Les invisibles de la Silicon Valley
Les invisibles de la Silicon Valley
Par Damien Leloup
La photographe Mary Beth Meehan a documenté la vie des habitants de cette partie de la Californie, bouleversée par l’émergence des géants du Web.
Livre. Il y a ce couple, propriétaire de sa maison à deux millions de dollars (1,75 million d’euros) et qui gagne six fois le salaire médian, mais explique ne pas avoir les moyens d’acheter de jolis meubles pour équiper les grandes pièces vides de leur maison de Los Gatos ; ils sont la « classe moyenne » de la Silicon Valley. Et puis, il y a toutes celles et tous ceux, bien moins lotis, qui sont tout au bas de l’échelle sociale, dans ce petit bout de Californie devenu l’un des plus chers au monde. Imelda, qui fait le ménage dans de riches villas et dort dans une caravane sans cuisine ni douche. Richard, licencié de chez Tesla après s’être syndiqué. Victor, 80 ans, chassé de son appartement par le boom des loyers et qui vit, sans eau courante ni électricité, à quelques kilomètres du campus de Google.

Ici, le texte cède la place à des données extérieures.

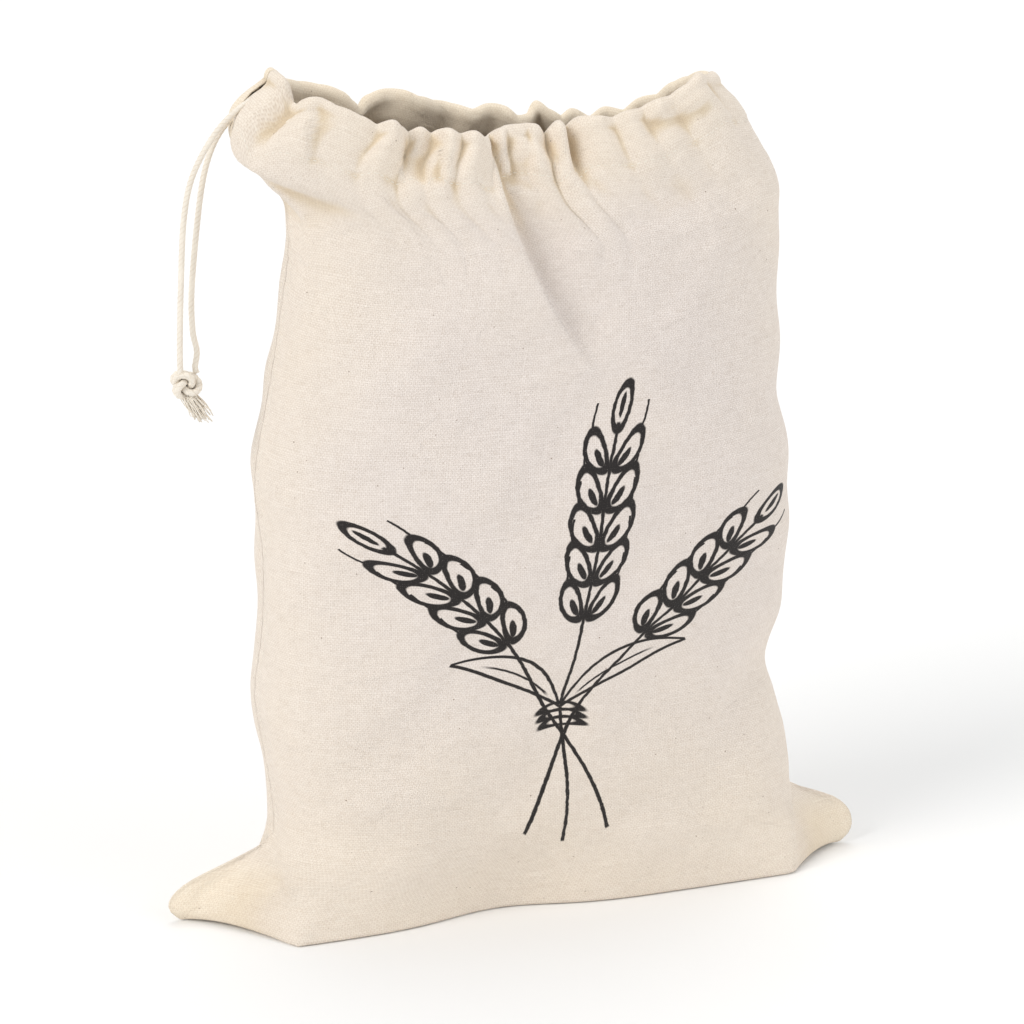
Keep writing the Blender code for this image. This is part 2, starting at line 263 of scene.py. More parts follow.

C’est cette Silicon Valley, rarement décrite, jamais montrée, qu’a voulu documenter la photographe Mary Beth Meehan. Son livre, Visages de la Silicon Valley, offre toute une série de rencontres, avec la face cachée des campus rutilants d’Apple ou de Facebook. Sans tomber dans le misérabilisme, la photographe donne à voir les contrastes saisissants qui séparent le monde des start-up et celui dans lequel vivent leurs employés.

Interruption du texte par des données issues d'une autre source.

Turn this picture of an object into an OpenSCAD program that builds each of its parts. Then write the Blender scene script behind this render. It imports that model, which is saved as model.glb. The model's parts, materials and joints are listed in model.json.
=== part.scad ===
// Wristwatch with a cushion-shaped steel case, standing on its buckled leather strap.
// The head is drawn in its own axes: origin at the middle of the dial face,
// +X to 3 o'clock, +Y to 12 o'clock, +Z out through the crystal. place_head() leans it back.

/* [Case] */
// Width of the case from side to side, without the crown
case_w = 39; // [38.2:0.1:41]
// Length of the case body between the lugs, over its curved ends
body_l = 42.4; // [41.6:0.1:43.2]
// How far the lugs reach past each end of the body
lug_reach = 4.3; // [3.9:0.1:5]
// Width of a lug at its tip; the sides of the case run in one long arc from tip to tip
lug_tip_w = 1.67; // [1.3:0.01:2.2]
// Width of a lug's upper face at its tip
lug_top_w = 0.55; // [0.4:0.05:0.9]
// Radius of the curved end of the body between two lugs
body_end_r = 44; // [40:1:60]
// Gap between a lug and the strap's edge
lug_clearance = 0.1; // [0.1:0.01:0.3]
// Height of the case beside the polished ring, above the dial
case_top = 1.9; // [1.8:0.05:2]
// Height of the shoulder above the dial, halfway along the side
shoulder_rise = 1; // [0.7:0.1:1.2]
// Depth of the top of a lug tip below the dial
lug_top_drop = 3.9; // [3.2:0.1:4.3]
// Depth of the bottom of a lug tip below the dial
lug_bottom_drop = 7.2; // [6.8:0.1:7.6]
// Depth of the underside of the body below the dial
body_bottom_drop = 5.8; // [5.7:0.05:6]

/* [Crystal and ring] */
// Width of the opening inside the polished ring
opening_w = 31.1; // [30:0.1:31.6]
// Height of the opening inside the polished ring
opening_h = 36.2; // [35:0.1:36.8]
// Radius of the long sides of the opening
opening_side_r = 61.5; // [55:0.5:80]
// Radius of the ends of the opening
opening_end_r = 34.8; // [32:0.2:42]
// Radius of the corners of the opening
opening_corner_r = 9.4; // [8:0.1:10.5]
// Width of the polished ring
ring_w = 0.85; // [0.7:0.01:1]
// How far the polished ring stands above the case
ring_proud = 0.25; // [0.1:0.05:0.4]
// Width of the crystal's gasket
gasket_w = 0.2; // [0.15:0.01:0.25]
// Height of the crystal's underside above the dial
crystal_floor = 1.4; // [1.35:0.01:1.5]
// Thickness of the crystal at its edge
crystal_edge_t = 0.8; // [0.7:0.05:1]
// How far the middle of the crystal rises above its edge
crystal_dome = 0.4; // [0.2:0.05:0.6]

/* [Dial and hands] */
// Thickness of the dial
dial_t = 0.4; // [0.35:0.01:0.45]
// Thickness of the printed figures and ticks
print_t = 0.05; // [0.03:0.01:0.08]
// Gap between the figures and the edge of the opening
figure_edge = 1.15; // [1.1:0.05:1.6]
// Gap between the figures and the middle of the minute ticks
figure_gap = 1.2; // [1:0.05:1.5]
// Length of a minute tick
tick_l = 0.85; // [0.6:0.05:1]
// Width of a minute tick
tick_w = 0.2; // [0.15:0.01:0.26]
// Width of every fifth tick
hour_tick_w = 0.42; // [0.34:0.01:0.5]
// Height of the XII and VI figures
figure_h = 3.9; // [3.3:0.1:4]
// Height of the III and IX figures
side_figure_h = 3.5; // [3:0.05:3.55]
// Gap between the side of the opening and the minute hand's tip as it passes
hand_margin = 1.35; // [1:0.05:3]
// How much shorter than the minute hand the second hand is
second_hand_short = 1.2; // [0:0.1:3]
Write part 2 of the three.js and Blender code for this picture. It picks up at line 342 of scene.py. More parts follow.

Contrastes et nouveaux mythes
Car la Silicon Valley n’est pas seulement un endroit où les contrastes entre les plus riches et les plus pauvres sont particulièrement marqués – c’est, après tout, vrai de beaucoup d’endroits. Mais en creux, Mary Beth Meehan montre aussi une autre dissonance, plus subtile, entre la manière dont la Silicon Valley se voit elle-même et ce qu’elle est réellement. Justyna, ingénieure ultradiplômée et qui vit confortablement, regrette à demi-mot l’époque où « elle était encore une idéaliste ». Mary, arrivée d’Ouganda il y a un an, ressent une solitude qu’elle n’aurait jamais connue dans son village natal. Quel est le sens de cette explosion démographique, scientifique et économique ? « Ils ont trop d’argent, et ne vivent que de matérialisme, sans aucune spiritualité », commente Diane, qui fait partie de la bourgoisie de Menlo Park depuis des années, avant le boom économique.

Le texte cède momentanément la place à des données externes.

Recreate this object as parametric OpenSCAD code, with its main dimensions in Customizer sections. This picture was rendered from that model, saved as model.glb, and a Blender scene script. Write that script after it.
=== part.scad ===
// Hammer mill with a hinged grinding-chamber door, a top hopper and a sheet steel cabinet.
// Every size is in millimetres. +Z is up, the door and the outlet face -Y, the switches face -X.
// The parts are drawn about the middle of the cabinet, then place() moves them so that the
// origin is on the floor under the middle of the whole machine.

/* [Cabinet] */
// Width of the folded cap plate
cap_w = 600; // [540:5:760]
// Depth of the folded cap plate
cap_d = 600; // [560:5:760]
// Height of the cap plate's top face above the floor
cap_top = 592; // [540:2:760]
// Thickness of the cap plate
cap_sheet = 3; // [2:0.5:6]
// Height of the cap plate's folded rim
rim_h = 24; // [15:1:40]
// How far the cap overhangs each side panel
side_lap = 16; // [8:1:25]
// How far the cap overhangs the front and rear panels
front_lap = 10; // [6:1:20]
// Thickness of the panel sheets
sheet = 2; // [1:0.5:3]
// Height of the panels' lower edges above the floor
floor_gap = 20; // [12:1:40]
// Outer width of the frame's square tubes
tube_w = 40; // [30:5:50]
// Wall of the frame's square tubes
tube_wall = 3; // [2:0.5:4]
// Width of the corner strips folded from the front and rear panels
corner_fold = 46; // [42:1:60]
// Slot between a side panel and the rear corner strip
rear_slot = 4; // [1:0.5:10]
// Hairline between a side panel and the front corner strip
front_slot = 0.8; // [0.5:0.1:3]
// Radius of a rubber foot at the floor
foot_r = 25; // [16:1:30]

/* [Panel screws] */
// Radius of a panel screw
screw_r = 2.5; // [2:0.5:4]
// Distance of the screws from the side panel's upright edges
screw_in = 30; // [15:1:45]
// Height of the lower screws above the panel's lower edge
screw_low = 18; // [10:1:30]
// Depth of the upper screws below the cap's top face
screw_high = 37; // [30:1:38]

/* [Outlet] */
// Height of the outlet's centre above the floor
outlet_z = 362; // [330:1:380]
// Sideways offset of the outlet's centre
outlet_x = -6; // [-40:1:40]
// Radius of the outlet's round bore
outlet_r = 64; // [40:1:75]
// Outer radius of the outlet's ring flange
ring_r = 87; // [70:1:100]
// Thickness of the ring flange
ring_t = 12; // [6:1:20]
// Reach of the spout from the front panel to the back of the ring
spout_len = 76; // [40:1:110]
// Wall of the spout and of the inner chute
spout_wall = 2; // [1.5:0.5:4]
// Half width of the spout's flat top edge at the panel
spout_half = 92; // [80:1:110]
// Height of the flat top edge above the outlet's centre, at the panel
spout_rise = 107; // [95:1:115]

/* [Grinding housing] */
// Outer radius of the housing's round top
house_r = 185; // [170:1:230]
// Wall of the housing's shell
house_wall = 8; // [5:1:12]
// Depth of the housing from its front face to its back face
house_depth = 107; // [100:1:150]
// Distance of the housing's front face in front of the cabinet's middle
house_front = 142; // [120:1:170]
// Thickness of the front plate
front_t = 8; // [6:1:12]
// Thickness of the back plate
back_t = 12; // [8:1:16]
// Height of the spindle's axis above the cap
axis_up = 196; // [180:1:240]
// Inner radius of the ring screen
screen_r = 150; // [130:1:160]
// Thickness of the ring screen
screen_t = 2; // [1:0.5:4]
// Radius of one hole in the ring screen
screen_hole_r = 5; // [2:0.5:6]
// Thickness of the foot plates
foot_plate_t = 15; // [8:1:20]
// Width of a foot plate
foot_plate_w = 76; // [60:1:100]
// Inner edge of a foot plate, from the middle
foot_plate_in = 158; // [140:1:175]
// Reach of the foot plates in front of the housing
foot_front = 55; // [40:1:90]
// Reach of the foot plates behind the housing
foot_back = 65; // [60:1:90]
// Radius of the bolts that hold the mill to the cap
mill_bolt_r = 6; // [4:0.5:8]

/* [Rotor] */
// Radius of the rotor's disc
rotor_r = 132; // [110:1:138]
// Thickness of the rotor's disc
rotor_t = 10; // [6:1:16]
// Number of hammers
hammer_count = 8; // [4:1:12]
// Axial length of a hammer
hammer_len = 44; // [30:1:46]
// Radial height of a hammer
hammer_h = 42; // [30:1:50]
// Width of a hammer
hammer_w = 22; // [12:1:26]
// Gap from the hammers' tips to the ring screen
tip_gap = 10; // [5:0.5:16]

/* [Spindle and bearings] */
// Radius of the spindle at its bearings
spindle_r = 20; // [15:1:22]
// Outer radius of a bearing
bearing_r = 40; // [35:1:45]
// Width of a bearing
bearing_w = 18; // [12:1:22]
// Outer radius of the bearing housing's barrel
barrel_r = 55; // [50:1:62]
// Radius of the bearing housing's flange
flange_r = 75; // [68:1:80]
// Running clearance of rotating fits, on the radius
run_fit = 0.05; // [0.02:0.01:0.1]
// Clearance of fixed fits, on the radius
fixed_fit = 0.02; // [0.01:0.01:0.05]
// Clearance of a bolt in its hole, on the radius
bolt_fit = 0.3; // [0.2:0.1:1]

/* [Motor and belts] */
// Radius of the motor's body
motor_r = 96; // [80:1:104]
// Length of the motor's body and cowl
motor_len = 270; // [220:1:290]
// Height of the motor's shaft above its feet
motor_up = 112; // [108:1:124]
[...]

« A bien des égards, la Silicon Valley est notre Plymouth contemporain », écrit en préface l’essayiste américain Fred Turner, fin connaisseur du secteur. « Tout comme les puritains britanniques traversèrent à la voile l’Atlantique au début du XVIIe, les travailleurs en provenance du monde entier, toutes qualifications confondues, rejoignent aujourd’hui la Californie. » Et participent, chacun à leur manière, à l’édification d’un mythe nouveau. En faisant table rase du passé, parfois de manière tragique. Mary Beth Meehan met ainsi en scène, face à face, l’image d’une église menacée de démolition par un projet d’extension de Facebook, et celle d’une inauguration de start-up – dans les deux cas, la ferveur est palpable.
Visages de la Silicon Valley, de Mary Beth Meehan (préface de Fred Turner), éditions C & F, 112 pages, 33 euros.